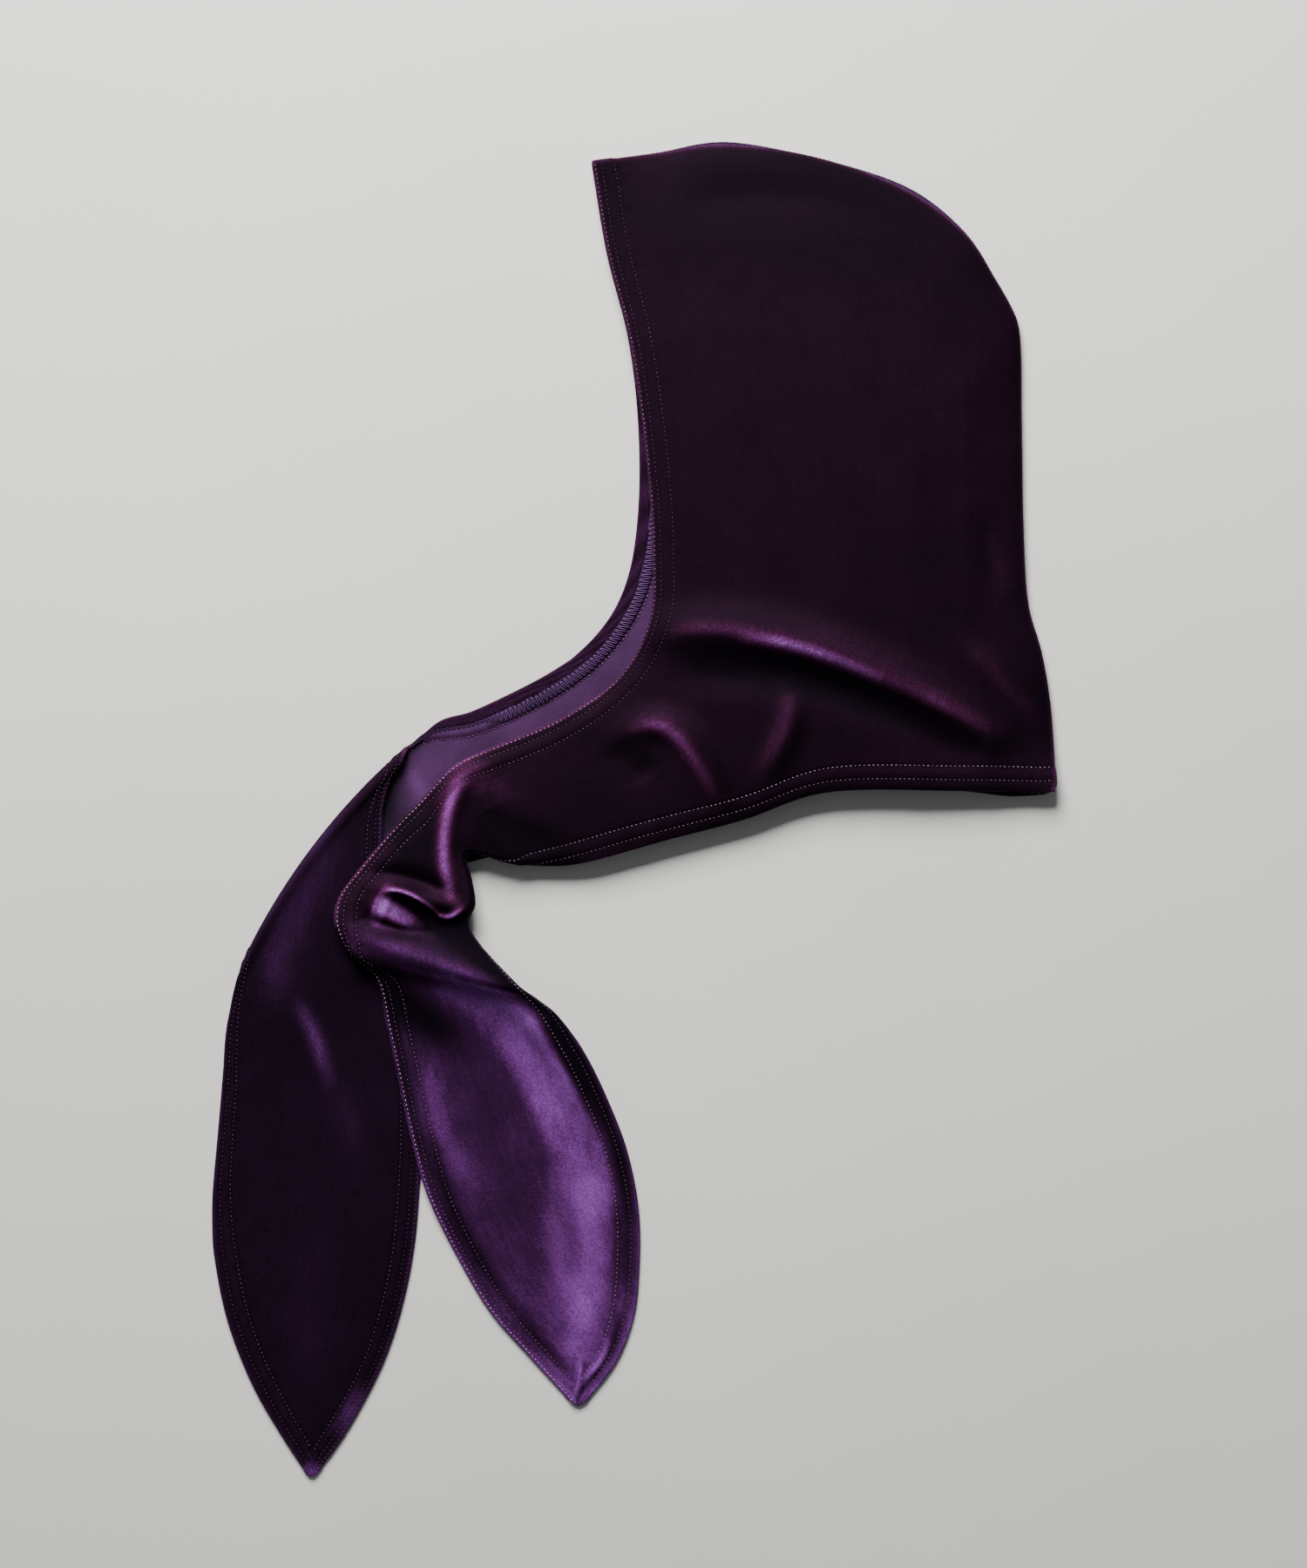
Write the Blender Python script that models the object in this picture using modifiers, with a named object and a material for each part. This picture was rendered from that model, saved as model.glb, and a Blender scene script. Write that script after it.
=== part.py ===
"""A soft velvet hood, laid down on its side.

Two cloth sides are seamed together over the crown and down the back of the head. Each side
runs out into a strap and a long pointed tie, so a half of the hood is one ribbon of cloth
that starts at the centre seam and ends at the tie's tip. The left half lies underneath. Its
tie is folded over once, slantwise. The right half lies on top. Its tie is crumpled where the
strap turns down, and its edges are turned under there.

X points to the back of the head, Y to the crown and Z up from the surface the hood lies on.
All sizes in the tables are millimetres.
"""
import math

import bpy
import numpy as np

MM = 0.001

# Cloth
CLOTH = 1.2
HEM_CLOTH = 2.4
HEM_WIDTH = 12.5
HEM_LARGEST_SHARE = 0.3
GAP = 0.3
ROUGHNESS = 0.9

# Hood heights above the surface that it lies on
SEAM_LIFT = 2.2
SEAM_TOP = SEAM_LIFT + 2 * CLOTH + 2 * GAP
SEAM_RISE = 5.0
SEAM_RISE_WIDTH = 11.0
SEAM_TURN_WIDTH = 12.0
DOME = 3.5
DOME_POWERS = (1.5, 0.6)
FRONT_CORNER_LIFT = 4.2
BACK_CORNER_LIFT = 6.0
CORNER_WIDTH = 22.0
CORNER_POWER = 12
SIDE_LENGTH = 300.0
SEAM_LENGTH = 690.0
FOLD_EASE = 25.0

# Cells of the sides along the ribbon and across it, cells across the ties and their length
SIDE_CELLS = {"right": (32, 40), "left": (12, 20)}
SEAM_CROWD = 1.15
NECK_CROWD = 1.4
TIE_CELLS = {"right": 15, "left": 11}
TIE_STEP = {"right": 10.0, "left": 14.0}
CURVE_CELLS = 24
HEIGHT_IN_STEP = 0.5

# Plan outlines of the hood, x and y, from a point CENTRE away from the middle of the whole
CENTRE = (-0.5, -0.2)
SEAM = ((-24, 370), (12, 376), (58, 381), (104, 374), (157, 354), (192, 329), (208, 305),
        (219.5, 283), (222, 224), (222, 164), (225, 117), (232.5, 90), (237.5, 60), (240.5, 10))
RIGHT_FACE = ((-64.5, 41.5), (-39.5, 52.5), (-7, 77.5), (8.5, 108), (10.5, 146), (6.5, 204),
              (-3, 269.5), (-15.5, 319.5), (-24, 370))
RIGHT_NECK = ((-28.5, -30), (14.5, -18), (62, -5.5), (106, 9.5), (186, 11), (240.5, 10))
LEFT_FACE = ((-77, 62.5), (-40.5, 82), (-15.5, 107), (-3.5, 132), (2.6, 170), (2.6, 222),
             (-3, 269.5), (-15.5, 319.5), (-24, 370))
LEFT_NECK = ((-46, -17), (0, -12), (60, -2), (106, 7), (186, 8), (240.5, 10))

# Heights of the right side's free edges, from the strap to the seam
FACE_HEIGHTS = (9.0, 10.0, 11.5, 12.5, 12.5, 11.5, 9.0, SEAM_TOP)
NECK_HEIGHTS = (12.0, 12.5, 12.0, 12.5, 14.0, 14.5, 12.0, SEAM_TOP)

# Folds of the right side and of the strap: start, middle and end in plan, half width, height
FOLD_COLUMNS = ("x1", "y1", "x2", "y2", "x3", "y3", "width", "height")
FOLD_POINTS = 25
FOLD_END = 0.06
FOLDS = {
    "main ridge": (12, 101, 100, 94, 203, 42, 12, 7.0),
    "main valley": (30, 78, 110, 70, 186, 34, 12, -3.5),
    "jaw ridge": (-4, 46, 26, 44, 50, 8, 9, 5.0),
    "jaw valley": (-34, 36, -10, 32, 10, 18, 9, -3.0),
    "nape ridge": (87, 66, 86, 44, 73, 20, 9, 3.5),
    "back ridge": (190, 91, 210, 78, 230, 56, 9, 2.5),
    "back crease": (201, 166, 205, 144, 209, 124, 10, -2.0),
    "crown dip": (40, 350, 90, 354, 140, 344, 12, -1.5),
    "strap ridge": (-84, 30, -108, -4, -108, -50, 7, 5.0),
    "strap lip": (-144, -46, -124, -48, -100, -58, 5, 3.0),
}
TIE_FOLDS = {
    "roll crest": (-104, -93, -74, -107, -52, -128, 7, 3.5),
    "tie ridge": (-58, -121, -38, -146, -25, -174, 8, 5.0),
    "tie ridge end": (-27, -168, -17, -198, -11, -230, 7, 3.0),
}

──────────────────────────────

• [Task goal]
Give the listing above again, word for word.

• [Task result]
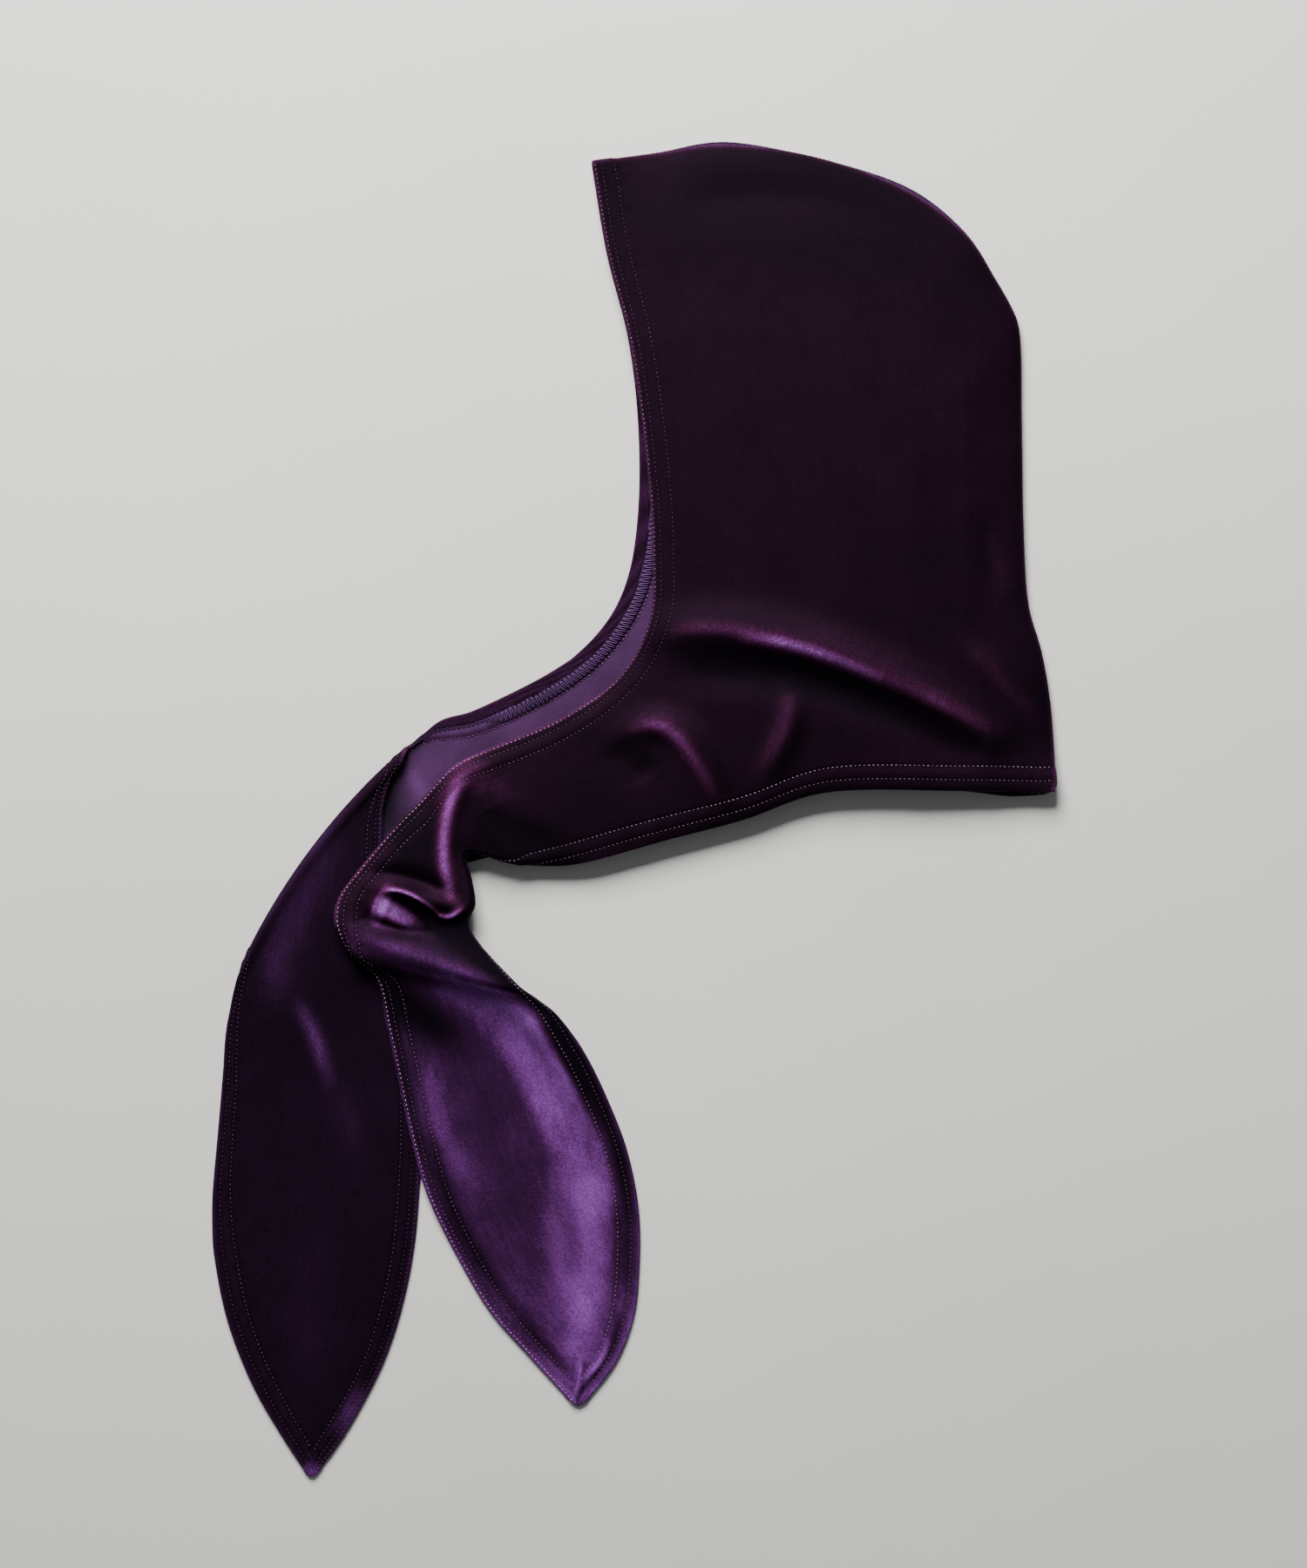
Write the Blender Python script that models the object in this picture using modifiers, with a named object and a material for each part. This picture was rendered from that model, saved as model.glb, and a Blender scene script. Write that script after it.
=== part.py ===
"""A soft velvet hood, laid down on its side.

Two cloth sides are seamed together over the crown and down the back of the head. Each side
runs out into a strap and a long pointed tie, so a half of the hood is one ribbon of cloth
that starts at the centre seam and ends at the tie's tip. The left half lies underneath. Its
tie is folded over once, slantwise. The right half lies on top. Its tie is crumpled where the
strap turns down, and its edges are turned under there.

X points to the back of the head, Y to the crown and Z up from the surface the hood lies on.
All sizes in the tables are millimetres.
"""
import math

import bpy
import numpy as np

MM = 0.001

# Cloth
CLOTH = 1.2
HEM_CLOTH = 2.4
HEM_WIDTH = 12.5
HEM_LARGEST_SHARE = 0.3
GAP = 0.3
ROUGHNESS = 0.9

# Hood heights above the surface that it lies on
SEAM_LIFT = 2.2
SEAM_TOP = SEAM_LIFT + 2 * CLOTH + 2 * GAP
SEAM_RISE = 5.0
SEAM_RISE_WIDTH = 11.0
SEAM_TURN_WIDTH = 12.0
DOME = 3.5
DOME_POWERS = (1.5, 0.6)
FRONT_CORNER_LIFT = 4.2
BACK_CORNER_LIFT = 6.0
CORNER_WIDTH = 22.0
CORNER_POWER = 12
SIDE_LENGTH = 300.0
SEAM_LENGTH = 690.0
FOLD_EASE = 25.0

# Cells of the sides along the ribbon and across it, cells across the ties and their length
SIDE_CELLS = {"right": (32, 40), "left": (12, 20)}
SEAM_CROWD = 1.15
NECK_CROWD = 1.4
TIE_CELLS = {"right": 15, "left": 11}
TIE_STEP = {"right": 10.0, "left": 14.0}
CURVE_CELLS = 24
HEIGHT_IN_STEP = 0.5

# Plan outlines of the hood, x and y, from a point CENTRE away from the middle of the whole
CENTRE = (-0.5, -0.2)
SEAM = ((-24, 370), (12, 376), (58, 381), (104, 374), (157, 354), (192, 329), (208, 305),
        (219.5, 283), (222, 224), (222, 164), (225, 117), (232.5, 90), (237.5, 60), (240.5, 10))
RIGHT_FACE = ((-64.5, 41.5), (-39.5, 52.5), (-7, 77.5), (8.5, 108), (10.5, 146), (6.5, 204),
              (-3, 269.5), (-15.5, 319.5), (-24, 370))
RIGHT_NECK = ((-28.5, -30), (14.5, -18), (62, -5.5), (106, 9.5), (186, 11), (240.5, 10))
LEFT_FACE = ((-77, 62.5), (-40.5, 82), (-15.5, 107), (-3.5, 132), (2.6, 170), (2.6, 222),
             (-3, 269.5), (-15.5, 319.5), (-24, 370))
LEFT_NECK = ((-46, -17), (0, -12), (60, -2), (106, 7), (186, 8), (240.5, 10))

# Heights of the right side's free edges, from the strap to the seam
FACE_HEIGHTS = (9.0, 10.0, 11.5, 12.5, 12.5, 11.5, 9.0, SEAM_TOP)
NECK_HEIGHTS = (12.0, 12.5, 12.0, 12.5, 14.0, 14.5, 12.0, SEAM_TOP)

# Folds of the right side and of the strap: start, middle and end in plan, half width, height
FOLD_COLUMNS = ("x1", "y1", "x2", "y2", "x3", "y3", "width", "height")
FOLD_POINTS = 25
FOLD_END = 0.06
FOLDS = {
    "main ridge": (12, 101, 100, 94, 203, 42, 12, 7.0),
    "main valley": (30, 78, 110, 70, 186, 34, 12, -3.5),
    "jaw ridge": (-4, 46, 26, 44, 50, 8, 9, 5.0),
    "jaw valley": (-34, 36, -10, 32, 10, 18, 9, -3.0),
    "nape ridge": (87, 66, 86, 44, 73, 20, 9, 3.5),
    "back ridge": (190, 91, 210, 78, 230, 56, 9, 2.5),
    "back crease": (201, 166, 205, 144, 209, 124, 10, -2.0),
    "crown dip": (40, 350, 90, 354, 140, 344, 12, -1.5),
    "strap ridge": (-84, 30, -108, -4, -108, -50, 7, 5.0),
    "strap lip": (-144, -46, -124, -48, -100, -58, 5, 3.0),
}
TIE_FOLDS = {
    "roll crest": (-104, -93, -74, -107, -52, -128, 7, 3.5),
    "tie ridge": (-58, -121, -38, -146, -25, -174, 8, 5.0),
    "tie ridge end": (-27, -168, -17, -198, -11, -230, 7, 3.0),
}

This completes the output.